# Catching fish



## Andyuk (Sep 7, 2011)

Hi i keep malawi's with a load of ocean rock. Is there any easy way of catching the fish without taking all the rocks out im rubbish and they just hide behind all the rocks! Any tips?


----------



## dsouthworth (Sep 7, 2011)

you could pay a friend to do it. tell him 5$ a fish. that should be enough motivation. other than that i cant think of anything. your sorta outta luck. 
But maybe somebody else has an amazing idea?


----------



## newforestrob (Feb 1, 2010)

How many of them do you want to catch,is it a particular one?

If you want to catch all of them,best to drain half the tank,remove the ocean rock,and I find using two nets work best,

If you want to catch one in particular ,you could take your chances with a plastic coke bottle,I have had some sucess with this method
http://www.cichlid-forum.com/articles/fish_trap.php


----------



## Andyuk (Sep 7, 2011)

Hi nice little link. I am after a holding female i might have to strip the tank again!!
Thanks


----------



## dsouthworth (Sep 7, 2011)

how large is the net your using? if your having this problem frequently, you should buy the biggest one that can be used in your tank.


----------



## Andyuk (Sep 7, 2011)

Hi i got all sizes of nets its the rock work that's the issue.


----------



## dsouthworth (Sep 7, 2011)

And im assuming youve just tried to wait it out? 
There really should be a solution to this. quick and easy. 
i laugh at the guys working in aquatics shops, the hardest part of their job is catching the fish demanded.


----------



## PfunMo (Jul 30, 2009)

Not something I have found yet, either. Holding females are hard to get into a trap when they are not eating! Best I have found is a DIY divider and setting the tank rocks in such a way that I can place the divider in the tank center. Yippee! I only get to take half the rocks out each time. 









At one point, I set out to build a trap that fish would enter and did get that done. Trouble was in who entered. I had about fifteen fish in that tank and caught fish 20+ times! Just never the holding female! Be glad to hear about anybody with a good method.
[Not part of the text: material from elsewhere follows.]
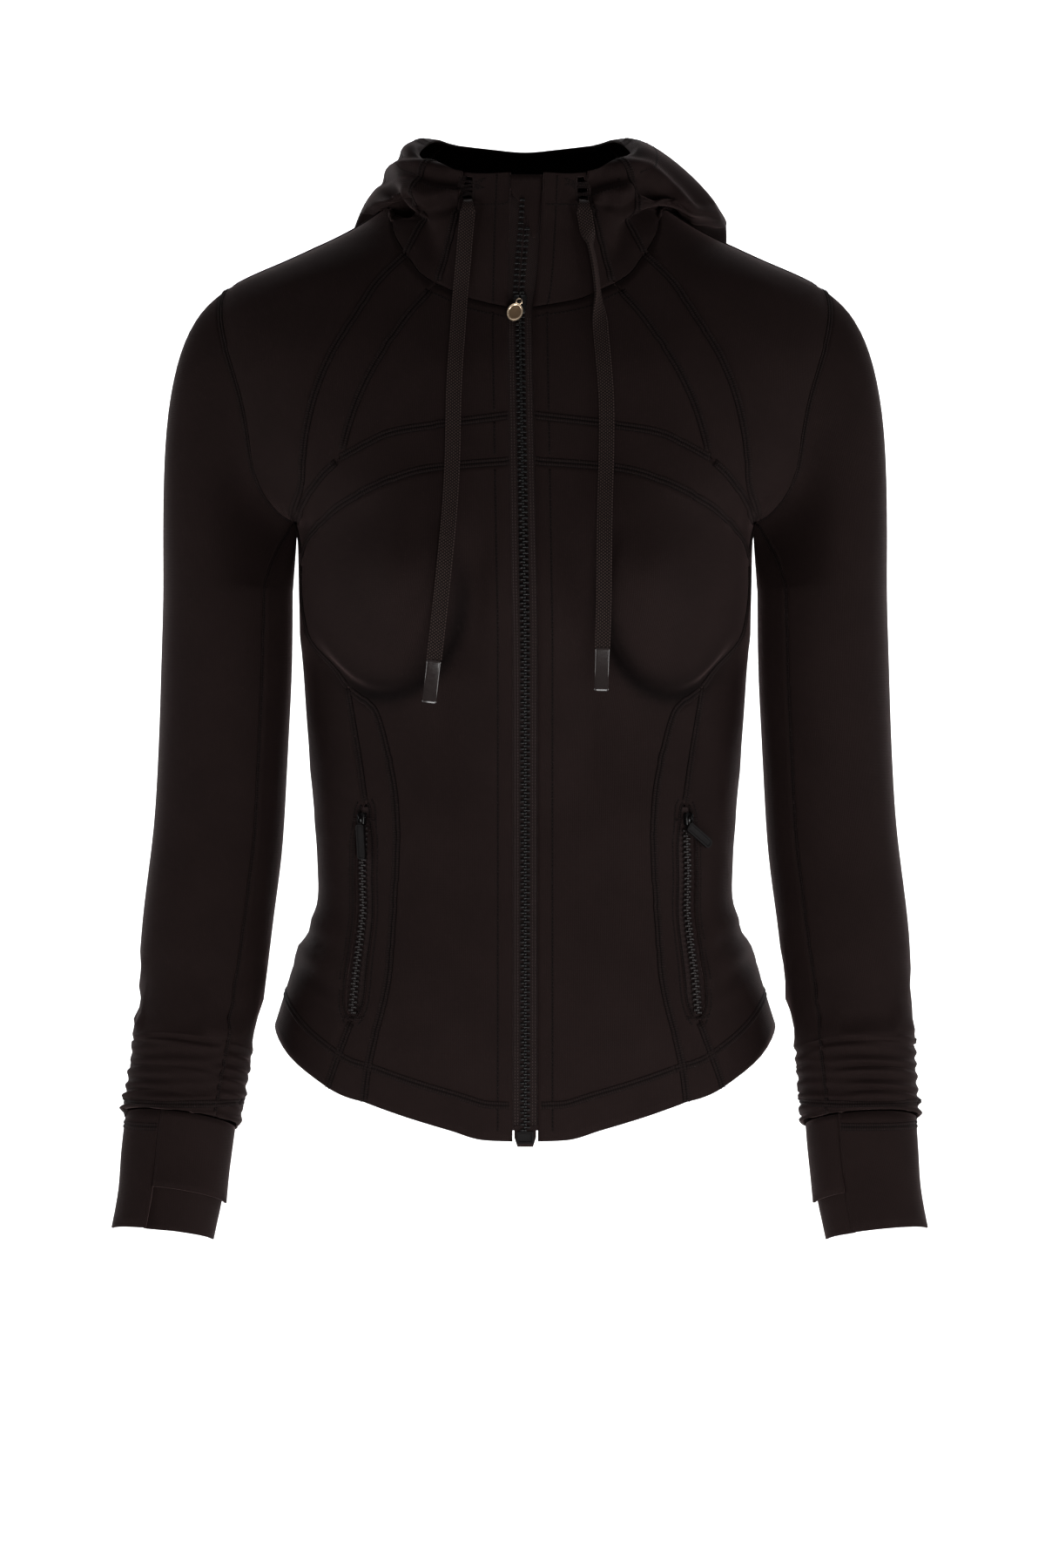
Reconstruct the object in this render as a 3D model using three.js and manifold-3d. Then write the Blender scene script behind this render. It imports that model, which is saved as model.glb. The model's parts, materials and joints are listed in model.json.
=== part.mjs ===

I've given up!


----------



## Ahab (Jan 20, 2010)

Id buy a cichlid stone or something similar & chase them into it then put your thumb over the opening & pick up the rock! I have like 30 of them in my 75 & it's not always easy but I don't ever use a net! You just have to coax the right one in a particular rock! It works for me!


----------



## PfunMo (Jul 30, 2009)

You must be one sweet talking fellow! Every time I try to get a certain fish into a certain place there is always another fish there first. All my fish are independant thinkers that just do what ever they please, when they please! My wishes have little effect on them. In fact, many times they just prove they know a whole lot more about living in water than I do.


----------



## JimA (Nov 7, 2009)

It's funny the one you are trying to catch always knows your after it and hides. While the others just swim around with out a care. I have even had some swim into the net knowing I will let them go. :lol:


----------



## Sand Man (Oct 12, 2006)

JimA said:


> It's funny the one you are trying to catch always knows your after it and hides. While the others just swim around with out a care. I have even had some swim into the net knowing I will let them go. :lol:


+1


----------



## coonie (May 23, 2011)

make a fish trap with a 2l pop bottle....always works for me....from fry to adults


----------



## PfunMo (Jul 30, 2009)

How do you get a holding female that doesn't appear to be eating to be the one going in the trap? Never happens in my tank. My holding females get very protective at that time.


----------



## Sand Man (Oct 12, 2006)

PfunMo said:


> How do you get a holding female that doesn't appear to be eating to be the one going in the trap? Never happens in my tank. My holding females get very protective at that time.


+1


----------



## PaulineMi (Apr 3, 2008)

Go to the mountain and contemplate the meaning of life....perhaps you will find your answer. Other than that....drain water, remove rocks and catch your fish. :wink:


----------